Muito se fala do machismo estrutural da língua portuguesa: o Sol, estrela 110 vezes maior que a Terra, é do gênero masculino; a Lua, satélite 13 vezes menor que a Terra, é do gênero feminino. O jantar (masculino) é chiquérrimo; a janta (feminino) é o que sobrou do almoço. O tesouro (masculino) é valioso; a tesoura (feminino), trabalhadora braçal. O plural, mesmo havendo homens e mulheres, é no masculino.
Muito se fala também do racismo, igualmente estrutural, que permeia nosso idioma. Uma pessoa inteligente é “esclarecida”; uma coisa difícil de compreender é “obscura”. Quando se acerta, foi “no alvo”; quando se atira a esmo, “um tiro no escuro”. “Deu um branco” é uma coisa horrível, e “grana preta”, uma coisa ótima — mas isso é a exceção que confirma a regra.
O que ninguém ainda parece ter percebido é o quão religiosamente preconceituosa a língua portuguesa consegue ser. Símbolos cristãos estão por toda parte no idioma — enquanto os de outras religiões são ignorados.

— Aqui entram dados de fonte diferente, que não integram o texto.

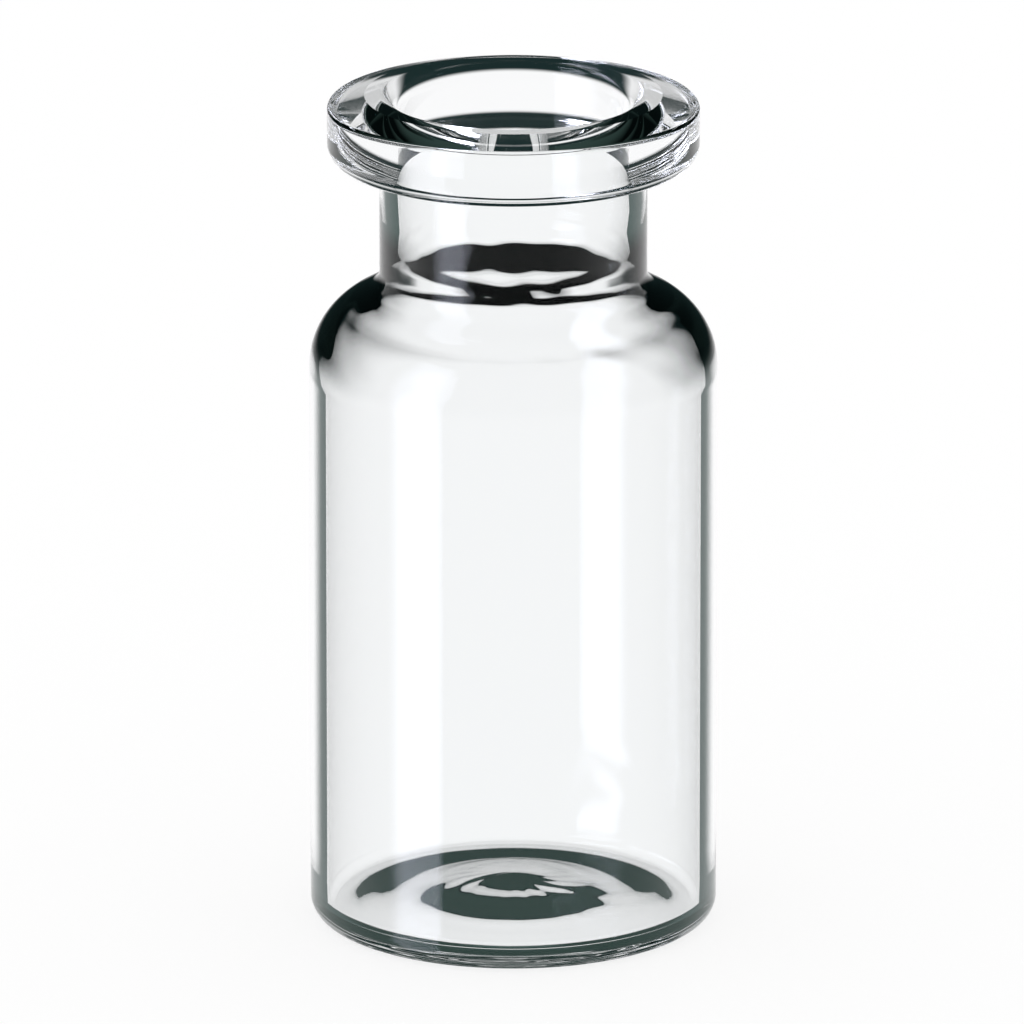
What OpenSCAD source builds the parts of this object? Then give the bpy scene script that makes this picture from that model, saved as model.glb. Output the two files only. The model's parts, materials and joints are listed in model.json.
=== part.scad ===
// Glass sample vial with a 20 mm crimp finish, formed from one length of clear glass tube.
// Units are millimetres. The base stands on z = 0 and the axis of the vial is z.

/* [Body] */
// Overall height, from the standing ring to the top of the mouth
height = 46; // [42:0.1:70]
// Outer diameter of the body
body_d = 22; // [21:0.1:26]
// Wall thickness of the body and shoulder
body_wall = 0.9; // [0.7:0.05:1.3]

/* [Base] */
// Outer radius of the heel, between base and body
heel_r = 1.2; // [0.8:0.1:2]
// Width of the level ring that the vial stands on
ring_w = 0.5; // [0.3:0.05:1.5]
// Depth of the hollow under the base, inside the standing ring
hollow_depth = 1.1; // [0.4:0.05:1.4]
// Share of the hollow's radius that is a dome, the rest blending into the ring
hollow_dome = 0.9; // [0.4:0.05:0.95]
// Glass thickness at the middle of the base
base_t = 1.2; // [0.8:0.05:1.6]
// Height of the channel round the inside floor, above the standing ring
channel_z = 1.1; // [0.8:0.05:1.6]
// Width of the level bottom of that channel
channel_w = 0.9; // [0.3:0.05:2]
// Share of the floor's mound that is a dome, the rest blending into the channel
mound_dome = 0.5; // [0.3:0.05:0.95]
// Inside radius between floor and wall
corner_r = 0.6; // [0.3:0.05:1.5]

/* [Shoulder] */
// Outer radius where the body turns in to the shoulder
shoulder_r = 4.4; // [3:0.1:5]
// Slope of the shoulder, in degrees above level
shoulder_slope = 29; // [20:1:40]
// Fillet radius between shoulder and neck
neck_fillet_r = 1.2; // [0.8:0.1:2]
// Inside radius where the body turns in to the shoulder
arch_r = 3.8; // [3:0.1:5]
// Slope of the inside of the shoulder, in degrees above level
inside_slope = 38; // [32:1:50]
// Largest inside radius between shoulder and bore
throat_size = 5.7; // [4:0.1:7]
// Height of the bore's lower end above the top of the neck's fillet
throat_lead = 1.7; // [0.5:0.1:2.5]

/* [Neck] */
// Outer diameter of the neck
neck_d = 14.4; // [13.8:0.1:15.4]
// Wall thickness of the neck, between it and the bore
neck_wall = 1; // [0.8:0.05:1.3]
// Height of the neck, from the top of its fillet to the underside of the flange
neck_h = 6; // [3:0.1:9]

/* [Flange] */
// Outer diameter of the flange that the crimp cap grips
flange_d = 20; // [19.7:0.05:20.2]
// Height of the flange, from its underside to the top of the mouth
flange_h = 3.7; // [3.4:0.05:3.9]
// Radius of the lower edge of the flange
flange_low_r = 1.1; // [0.5:0.05:1.3]
// Radius of the upper edge of the flange
flange_top_r = 0.35; // [0.2:0.05:0.6]
// Radius between the underside of the flange and the neck
flange_fillet_r = 0.3; // [0.2:0.05:0.8]
// Radius of the lip at the mouth
lip_r = 1; // [0.3:0.05:1.2]
// Width of the level sealing face, round the lip
seal_w = 0.8; // [0.3:0.05:1.4]
// Drop of the top face, from the sealing face out to its upper edge
bevel_drop = 0.45; // [0.1:0.05:0.6]

/* [Hidden] */
$fn = 180;
glass = [0.84, 0.91, 0.9, 0.45];
// Overlap that keeps cuts clear of the faces that they cut through
clear = 1;
// Depth by which a slanted line or an arc runs into the arc that it meets, for a clean crossing
nip = 0.0005;

body_r = body_d / 2;
inner_r = body_r - body_wall;
neck_r = neck_d / 2;
bore_r = neck_r - neck_wall;
flange_r = flange_d / 2;
seal_r = bore_r + lip_r + seal_w;

// Direction that is square to a slope, pointing up and out
function square_to(slope) = [sin(slope), cos(slope)];

// Centre of an arc at this radius from the axis, where one straight slope touches both it
// and the arc above it
function arc_below(upper_c, upper_r, lower_out, lower_r, slope) =
    [lower_out, upper_c.y
        - (upper_r + lower_r - (upper_c.x - lower_out) * sin(slope)) / cos(slope)];

// Outside of the shoulder, from the neck down: each arc's centre is [radius, height]
flange_z = height - flange_h;
fillet_c = [neck_r + neck_fillet_r, flange_z - neck_h];
shoulder_c = arc_below(fillet_c, neck_fillet_r, body_r - shoulder_r, shoulder_r, shoulder_slope);

// Inside of the shoulder, where the two arcs have the width between bore and body to turn in
turn_w = inner_r - bore_r;
throat_r = min(throat_size, turn_w / (1 - sin(inside_slope)) - arch_r - nip);
throat_c = [bore_r + throat_r, fillet_c.y + throat_lead];
arch_c = arc_below(throat_c, throat_r, inner_r - arch_r, arch_r, inside_slope);

// Base: a hollow under it and a mound on its inside floor, which a channel runs round
hollow_r = body_r - heel_r - ring_w;
mound_r = inner_r - corner_r - channel_w;
mound_h = hollow_depth + base_t - channel_z;

module disc(centre, r) {
    translate(centre) circle(r);
}

// Half section of a mound with its foot at this radius: a dome in the middle takes its share
// of the radius, and an arc blends it into the level
module mound(foot_r, h, dome) {
    both_r = (foot_r * foot_r + h * h) / (2 * h);
    dome_r = dome * both_r;
    blend_r = both_r - dome_r;
    disc([0, h - dome_r], dome_r);
    difference() {
        polygon([
            [0, 0],
            [foot_r, 0],
            [foot_r * dome, h - dome_r + dome_r * (both_r - h) / both_r]
        ]);
        disc([foot_r, blend_r - nip], blend_r + nip);
    }
}

// Half section of the body, shoulder and neck as if they were solid
module body_outline() {
    difference() {
        union() {
            polygon([
                [0, 0],
                [body_r - heel_r, 0],
                [body_r, heel_r],
                [body_r, shoulder_c.y],
                shoulder_c + (shoulder_r - nip) * square_to(shoulder_slope),
                fillet_c - (neck_fillet_r - nip) * square_to(shoulder_slope),
                [neck_r, fillet_c.y],
                [neck_r, height - flange_h / 2],
                [0, height - flange_h / 2]
            ]);
            disc([body_r - heel_r, heel_r], heel_r);
            disc(shoulder_c, shoulder_r);
        }
        disc(fillet_c, neck_fillet_r);
        mound(hollow_r, hollow_depth, hollow_dome);
    }
}

// Half section of the flange, with its rounded edges and its sloping top
module flange_outline() {
    low = [flange_r - flange_low_r, flange_z + flange_low_r];
    top = [flange_r - flange_top_r, height - bevel_drop - flange_top_r];
    seal = [seal_r, height];
    // Slope of the line from the sealing face that just touches the upper edge's arc
    reach = norm(top - seal);
    lean = atan2(seal.y - top.y, top.x - seal.x) - asin(flange_top_r / reach);
    touch = top + (flange_top_r - nip) * [sin(lean), cos(lean)];
    polygon([
        [0, flange_z],
        [low.x, flange_z],
        [flange_r, low.y],
        [flange_r, top.y],
        touch,
        seal,
        [0, height]
    ]);
    disc(low, flange_low_r);
    disc(top, flange_top_r);
    difference() {
        translate([neck_r, flange_z - flange_fillet_r])
            square([flange_fillet_r, 2 * flange_fillet_r]);
        disc([neck_r + flange_fillet_r, flange_z - flange_fillet_r], flange_fillet_r);
    }
}

// Half section of the space inside, from the mound on the floor to the rounded lip
module inside() {
    corner_c = [inner_r - corner_r, channel_z + corner_r];
    difference() {
        union() {
            polygon([
                [0, channel_z],
                [corner_c.x, channel_z],
                [inner_r, corner_c.y],
                [inner_r, arch_c.y],
                arch_c + (arch_r - nip) * square_to(inside_slope),
                throat_c - (throat_r - nip) * square_to(inside_slope),
                [bore_r, throat_c.y],
                [bore_r, height + clear],
                [0, height + clear]
            ]);
            disc(corner_c, corner_r);
            disc(arch_c, arch_r);
        }
        disc(throat_c, throat_r);
        translate([0, channel_z]) mound(mound_r, mound_h, mound_dome);
    }
    difference() {
        translate([0, height - lip_r]) square([bore_r + lip_r, lip_r + clear]);
        disc([bore_r + lip_r, height - lip_r], lip_r);
    }
}

module vial() {
    color(glass) rotate_extrude() difference() {
        union() {
            body_outline();
            flange_outline();
        }
        inside();
    }
}

vial();
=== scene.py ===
"""Clear glass sample vial with a crimp finish, in a plain bright studio.

The file is laid out as a Blender add-on and is run as a script: main() registers it and calls
its operators in order.
"""

import json
import math

import bpy
import numpy as np
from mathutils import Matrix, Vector


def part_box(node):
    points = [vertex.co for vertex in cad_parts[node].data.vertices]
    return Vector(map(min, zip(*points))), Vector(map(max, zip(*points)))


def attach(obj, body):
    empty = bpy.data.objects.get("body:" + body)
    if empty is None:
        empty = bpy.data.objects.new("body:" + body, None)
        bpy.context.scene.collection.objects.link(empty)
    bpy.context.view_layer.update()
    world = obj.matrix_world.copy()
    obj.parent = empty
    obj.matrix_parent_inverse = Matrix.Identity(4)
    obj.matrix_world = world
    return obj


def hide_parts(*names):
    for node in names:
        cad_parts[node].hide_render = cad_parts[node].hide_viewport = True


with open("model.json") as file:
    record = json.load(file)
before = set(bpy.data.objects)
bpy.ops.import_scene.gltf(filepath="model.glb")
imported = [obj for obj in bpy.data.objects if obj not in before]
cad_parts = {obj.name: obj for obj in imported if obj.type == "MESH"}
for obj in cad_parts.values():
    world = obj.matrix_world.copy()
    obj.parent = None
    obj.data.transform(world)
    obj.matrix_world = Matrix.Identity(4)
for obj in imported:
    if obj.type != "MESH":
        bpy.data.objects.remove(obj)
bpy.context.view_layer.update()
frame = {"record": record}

bl_info = {
    "name": "Glass sample vial",
    "version": (1, 0, 0),
    "blender": (4, 5, 0),
    "location": "3D View > Sidebar > Vial",
    "description": "Blows a clear crimp-finish vial round its packed solid and lights it",
    "category": "Add Mesh",
}

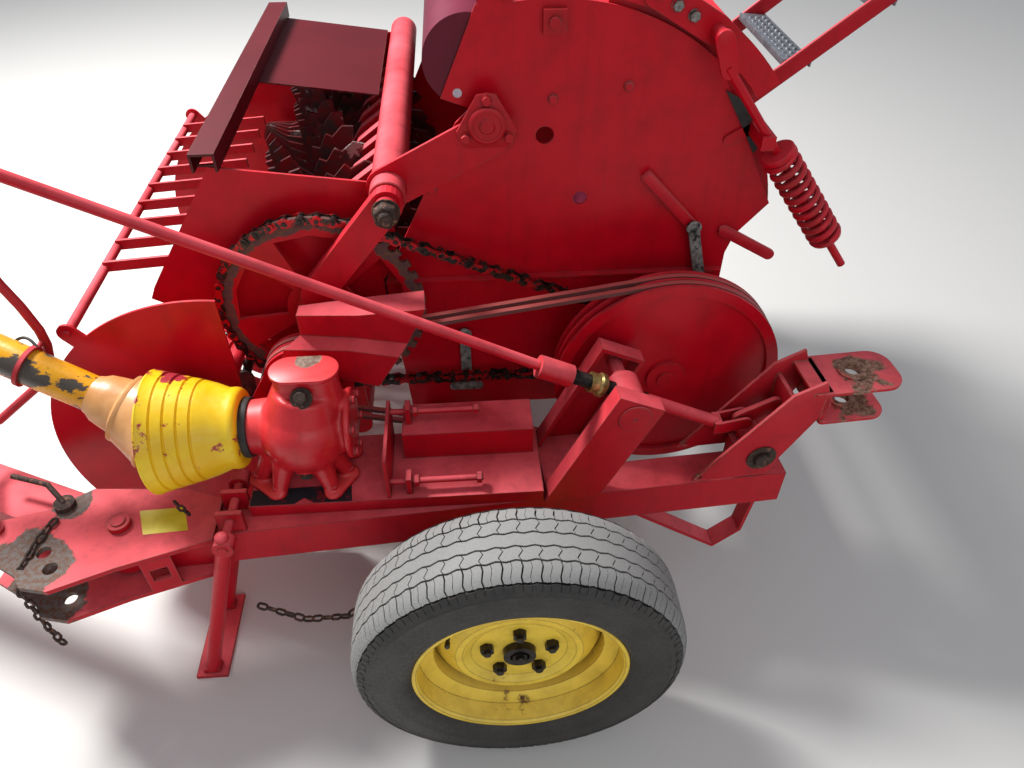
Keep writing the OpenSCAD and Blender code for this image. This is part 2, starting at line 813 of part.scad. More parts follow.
module pto_shaft() {
    color(steel) along_pto() {
        translate([0, 0, 2]) cylinder(r = 20, h = pto_l - 38);
        // Yoke at the rear, inside the bell
        translate([0, 0, 2]) cylinder(r = 34, h = 60);
        // Front yoke with its splined hub
        translate([0, 0, pto_l - 50]) difference() {
            union() {
                cylinder(r = 36, h = 34);
                for (s = [-1, 1]) translate([s > 0 ? 20 : -36, -22, 30]) cube([16, 44, 62]);
                translate([0, 0, 84]) rotate([0, 90, 0]) cylinder(r = 11, h = 88, center = true);
            }
        }
        translate([0, 0, pto_l + 12]) {
            for (s = [-1, 1]) translate([-22, s > 0 ? 20 : -36, 0]) cube([44, 16, 60]);
            translate([0, 0, 22]) rotate([90, 0, 0]) cylinder(r = 11, h = 88, center = true);
            difference() {
                translate([0, 0, 52]) cylinder(r = 36, h = 62);
                translate([0, 0, 60]) cylinder(r = pto_bore, h = 60);
            }
        }
    }
}

function unit(v) = v / norm(v);

// Round bar bent through a list of points, one closed body made of n-sided rings mitred at every bend
module bent(pts, r, n = 12) {
    last = len(pts) - 1;
    legs = [for (i = [0:last - 1]) unit(pts[i + 1] - pts[i])];
    rings = [for (i = [0:last]) let (t = unit(legs[max(i - 1, 0)] + legs[min(i, last - 1)]),
        b = unit([0, 1, 0] - t[1] * t), m = cross(b, t) / (t * legs[min(i, last - 1)]))
        for (j = [0:n - 1]) pts[i] + r * (cos(360 * j / n) * m + sin(360 * j / n) * b)];
    sides = [for (i = [0:last - 1], j = [0:n - 1]) let (a = i * n + j, c = i * n + (j + 1) % n)
        each [[a, a + n, c], [c, a + n, c + n]]];
    polyhedron(rings, concat([[for (j = [0:n - 1]) j]], sides, [[for (j = [n - 1:-1:0]) last * n + j]]));
}

module pto_hoop() {
    color(red) at_axle() {
        bent([[-1104, -650, beam_top + head_t + 5], [-1106, -640, 516], [-1150, -560, 540], [-1200, -450, 548],
            [-1190, hoop_y, 562], [-1151, hoop_y, 578], [-1034, hoop_y, 670], [-998, hoop_y, 706],
            [-974, hoop_y, 747], [-964, hoop_y, 788], [-964, hoop_y, 828], [-977, hoop_y, 890],
            [-994, hoop_y, 943], [-1014, hoop_y, 1024], [-1040, -440, 1200], [-1020, -505, 1310],
            [-1003, spin_y + 23, 1347]], 10);
        translate([-1104, -650, beam_top + head_t]) cylinder(r = 18, h = 6);
        // Ring that holds the shaft up
        rod([-964, hoop_y, 806], [-970, hoop_y - 22, 798], 5);
        // Ring round the crank rod
        difference() {
            rod([-1016, spin_y, 1355], [-992, spin_y, 1342.6], 30);
            rod([-1110, spin_y, 1403.4], [-900, spin_y, 1294.8], 13);
        }
    }
    color(red) along_pto() translate([0, 0, 318]) difference() {
        cylinder(r = 46, h = 9);
        translate([0, 0, -1]) cylinder(r = 39 + seat, h = 11);
    }
}

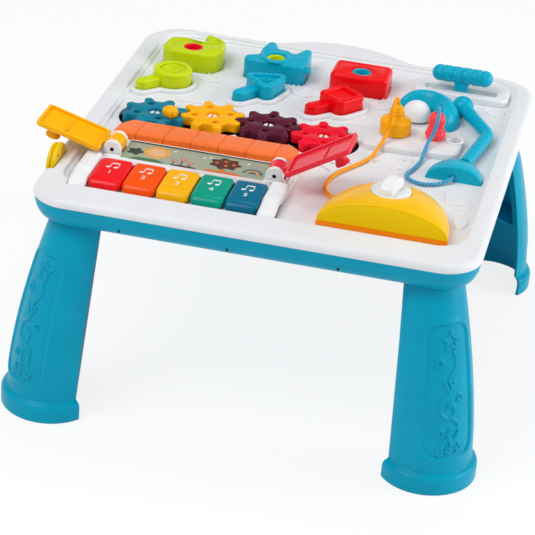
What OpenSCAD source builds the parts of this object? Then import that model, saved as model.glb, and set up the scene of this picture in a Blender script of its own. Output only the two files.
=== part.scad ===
// Musical activity table: a moulded play deck on four hollow legs, with a small piano,
// peek-a-boo doors, meshing gears, lift-out shapes, a toy telephone cord and a toy lamp.
// Origin: on the floor, under the middle of the table. +X right, +Y back, +Z up.

/* [Table] */
// Width of the deck
deck_w = 430; // [424:1:460]
// Depth of the deck, front edge to back shoulders
deck_d = 461; // [456:1:480]
// Height of the rim above the floor
table_h = 228.5; // [180:0.5:320]
// Radius of the front corners
front_r = 38; // [25:1:50]
// Radius of the back corners
back_r = 45; // [25:1:55]
// How far the back edge bows out past its shoulders
arch_h = 25.8; // [10:0.2:32]
// Radius of the bowed back edge
arch_r = 115; // [90:1:140]
// Height of the rim above the play floor
rim_h = 6.5; // [5:0.5:8]
// Width of the front rim
front_rim = 41; // [36:1:42]
// Width of the side and back rims
side_rim = 20; // [16:1:22]
// How far the rim's inner wall leans out
rim_draft = 3; // [2:0.5:3]
// Height of the white edge over the tray
edge_h = 8; // [7:0.5:10]
// Thickness of the play floor
floor_t = 4; // [3.5:0.5:5]
// Wall of the moulded shells
wall = 2.5; // [2:0.1:3]
// Height of the blue tray
tray_h = 22.5; // [22.5:0.5:30]
// How far the tray's sides lean in
tray_lean = 14; // [10:1:16]

/* [Legs] */
// Distance from the deck's side to the middle of a leg
leg_in_x = 26.4; // [24:0.2:30]
// Distance from the deck's front edge to the middle of a front leg
leg_in_front = 19.5; // [15:0.5:24]
// Distance from the deck's shoulders to the middle of a back leg
leg_in_back = 32.5; // [28:0.5:36]
// Angle by which the legs turn out
leg_turn = 35.4; // [25:0.2:45]
// Width of a leg at its top
leg_top_w = 59; // [54:1:62]
// Width of a leg just above its foot
leg_low_w = 84; // [78:1:90]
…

A cruz é quase onipresente. Já esteve no nosso bolso, em forma de cruzeiros e cruzados. A Marinha tem cruzadores e a matemática usa como símbolo de adição uma cruzinha. Os jornais têm palavras cruzadas – e olhe na página de esportes: lá estão os cruzeirenses, os cruz-maltinos, e, se houver luta de boxe, os cruzados de direita. O símbolo do cristianismo está, ainda, nos cruzamentos das ruas, nas cruzas de animais, nos navios de cruzeiro, nos bordados em ponto cruz, e até nos sustos (“Cruz credo!”).
Onde ficam o crescente, a estrela de David, o dharmachakra, o yin e o yang, o Om?
Ao dizer que o pudim de leite estava divino, você está perpetuando o preconceito contra os ateus. Se quer usar uma linguagem mais inclusiva, diga que o pudim está copérnico ou darwiniano, por exemplo.
“Chá de limão é um santo remédio”. Olhaí o preconceito contra os evangélicos! Diga que é um profeta remédio, e estará irmanando cristãos, judeus e muçulmanos.
“Ficar trabalhando num dia lindo desses é um pecado!”. Por que essa zenbudistofobia?
Todo mundo, ao se despedir, diz “adeus”, não “aalá”, “ajeová”, “axangô”, “atupã”.
E vejam quanta gente canta à capela – mas ninguém canta à sinagoga, à mesquita ou ao terreiro de candomblé.
O livro sagrado dos muçulmanos é o Alcorão. O dos judeus, a Torá. O dos espíritas, O Evangelho segundo o Espiritismo. Os hindus têm o Mahabharata e o Bhagavad Gita. Os taoístas, o Tao Te Ching. Mas como é que se chama o lugar onde ficam guardados e catalogados os livros? Hein, hein?
Pois é: biblioteca.
Como se a Bíblia fosse “o livro” e os demais, um livro qualquer.
Como se chama a pessoa que ama livros? Não é taotechingófilo, mas bibliófilo.
A que tem mania de comprar e colecionar livros? Não é torámano, mas bibliômano.
A relação de obras citadas por um autor? Não, não é mahabharatagrafia, mas bibliografia.
Existe curso de Alcorãoconomia? Não, mas de Biblioteconomia, tem.
Aquela senhora de conjuntinho cinza, cabelo preso num coque, óculos de aros grossos e que fica pedindo silêncio e cobrando multa pela devolução dos livros fora do prazo, por acaso é uma oevangelhosegundooespiritismotecária? Não: é uma bibliotecária.
Você, militante atento/a/e às opressões linguísticas, que evita expressões de cunho racista e machista, fique alerta/o/e. Está cometendo intolerância vocabular contra espíritas, judeus, muçulmanos, hindus, taoístas, umbandistas, daimistas e, principalmente, ateus.
Se temos que mudar “criado mudo” para “mesinha de cabeceira” e passar a dizer “amigues”, é melhor se informar também sobre as demais formas de preconceito: o primeiro passo é estudar a respeito, de preferência começando a frequentar uma livroteca.
Afinal, o Estado é laico, né não?
P.S. Este texto contém ironia. Muita.
P.S.2. No caso de você realmente acreditar que “esclarecer” seja racista ou que “biblioteca” envolva preconceito religioso, um etimólogo deverá ser consultado.